“Âdem’in şiir tutkusu McEwan’ın bu güzel romanındaki en hoş dokunuşlardan biri. Tıpkı bir makinenin şiir yazıp yazamayacağı gibi, yapay zekâyla ilgili kurmacalarda sürekli karşımıza çıkan makinelerin âşık olup olamayacağı da yeni bir mesele değil. Ama Benim Gibi Makineler şiir, aşk ve insan doğasının nasıl iç içe geçebileceğini açık ve net bir şekilde gösterme konusunda öne çıkıyor.”
Yapay yaşama dair hemen her kitapta, Victor Frankenstein gibi insanların yarattıklarının çarpıcı gerçekliğiyle yüzleşmek zorunda kaldıkları bir an vardır. Bu an Ian McEwan’ın 1980’lerin alternatif Londrası’nda geçen yeni romanı Benim Gibi Makineler’de biraz geç tezahür ediyor. Romanda anlatıcı Charlie tıpatıp gerçeğine benzeyen yapay insanların ilk partisinden Âdem’i satın almıştır.
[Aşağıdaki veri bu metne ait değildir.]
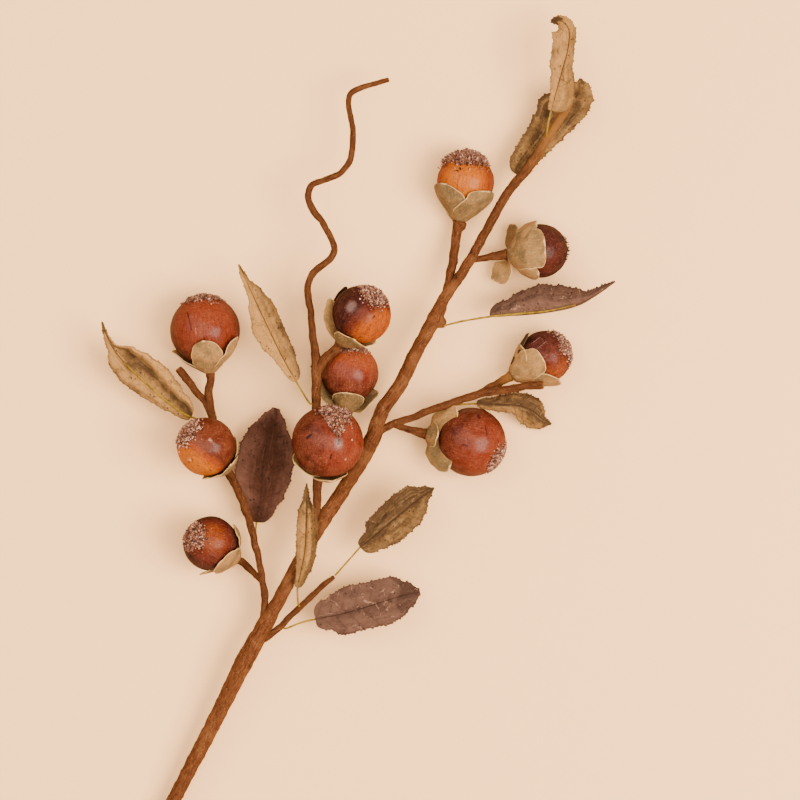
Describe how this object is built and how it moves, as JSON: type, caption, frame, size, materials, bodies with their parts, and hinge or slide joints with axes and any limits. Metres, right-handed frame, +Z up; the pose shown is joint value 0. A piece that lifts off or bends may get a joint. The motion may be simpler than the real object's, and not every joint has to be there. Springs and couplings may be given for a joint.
{
  "type": "dried fruit branch",
  "caption": "Cut woody branch lying flat, with forked twigs, round frosted fruits in lobed calyxes, and toothed leaves on thin stalks.",
  "frame": {"origin": "centre of the underside of the whole branch's box, on the surface that it lies on", "axes": "+Y along the branch from its cut end to its tip, +X to the side that the leaves with the long stalks point to, +Z up"},
  "size_m": [0.27, 0.4822, 0.0628],
  "materials": {
    "wood": "orange-brown bark like wound strips of crepe paper, matt, fine lengthwise fibres",
    "fruit_red": "brick-red dry rind, brushed lengthwise streaks, satin gloss, small dark pits",
    "fruit_orange": "orange dry rind shading to red-brown, brushed lengthwise streaks, satin gloss",
    "fruit_dark": "maroon dry rind shading to orange-brown, brushed lengthwise streaks, satin gloss",
    "frost": "coarse pinkish grey-brown frost grains, glittering",
    "calyx": "beige dry calyx, papery, matt, faint veins and pale edges",
    "leaf_tan": "tan dry leaf, papery, matt, veins and dark specks",
    "leaf_mauve": "mauve-brown dry leaf, papery, matt, veins and dark specks",
    "leaf_umber": "dark purple-brown dry leaf, smooth, dark specks",
    "leaf_stalk": "yellow-olive thin leaf stalk, satin"
  },
  "bodies": {
    "root": {"branch": "wood", "fruit_1": "fruit_red", "calyx_1": "calyx", "frost_1": "frost", "fruit_2": "fruit_orange", "calyx_2": "calyx", "frost_2": "frost", "fruit_3": "fruit_dark", "calyx_3": "calyx", "frost_3": "frost", "fruit_4": "fruit_red", "calyx_4": "calyx", "frost_4": "frost", "fruit_5": "fruit_red", "calyx_5": "calyx", "frost_5": "frost", "fruit_6": "fruit_dark", "calyx_6": "calyx", "frost_6": "frost", "fruit_7": "fruit_orange", "calyx_7": "calyx", "frost_7": "frost", "fruit_8": "fruit_dark", "calyx_8": "calyx", "frost_8": "frost", "fruit_9": "fruit_dark", "calyx_9": "calyx", "frost_9": "frost", "fruit_10": "fruit_red", "calyx_10": "calyx", "frost_10": "frost", "leaf_1": "leaf_tan", "leafstalk_1": "leaf_stalk", "leaf_2": "leaf_tan", "leafstalk_2": "leaf_stalk", "leaf_3": "leaf_umber", "leafstalk_3": "leaf_stalk", "leaf_4": "leaf_tan", "leafstalk_4": "leaf_stalk", "leaf_5": "leaf_tan", "leafstalk_5": "leaf_stalk", "leaf_6": "leaf_mauve", "leafstalk_6": "leaf_stalk", "leaf_7": "leaf_mauve", "leafstalk_7": "leaf_stalk", "leaf_8": "leaf_tan", "leafstalk_8": "leaf_stalk", "leaf_9": "leaf_tan", "leafstalk_9": "leaf_stalk", "leaf_10": "leaf_tan", "leafstalk_10": "leaf_stalk"}
  },
  "joints": []
}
Bir yandan ilk kez çalışacak olan yeni ürününe bakıp diğer yandan üst katta oturan ve yakınlarda âşık olduğu genç Miranda’yı düşünen Charlie, kendisi ve androidi arasındaki ontolojik farkı kayda şöyle düşer: “...soluk alıp verir gibi görünecek, ama yaşamadığı anlaşılacaktı. Aşka yeni düşen bir erkek yaşamın ne olduğunu bilir.” Ama aradaki bu fark, birkaç hafta sonra Âdem’in de Miranda’ya âşık olduğunu söylemesiyle bir aşınmaya uğrayacaktır. Doğal olarak Charlie’nin ilk tepkisi bu olasılığı (“varoluşsal açıdan bu senin bölgen değil”) inkâr etmek olur ve düşüncesini desteklemek için yöntemlerin en basitine başvurarak Âdem’in kapama düğmesine uzanmaya yeltenir. Ama o amacına ulaşamadan Âdem, Charlie’yi bileğinden yakalar (“Vahşice yakaladı”). Charlie’yi kendine denk, hatta kendisinden daha üstün bir yaşam formuyla karşı karşıya olduğunu kabule iten şey ilan-ı aşk değil, bileğinin hayvani bir şiddetle sıkılmasıdır.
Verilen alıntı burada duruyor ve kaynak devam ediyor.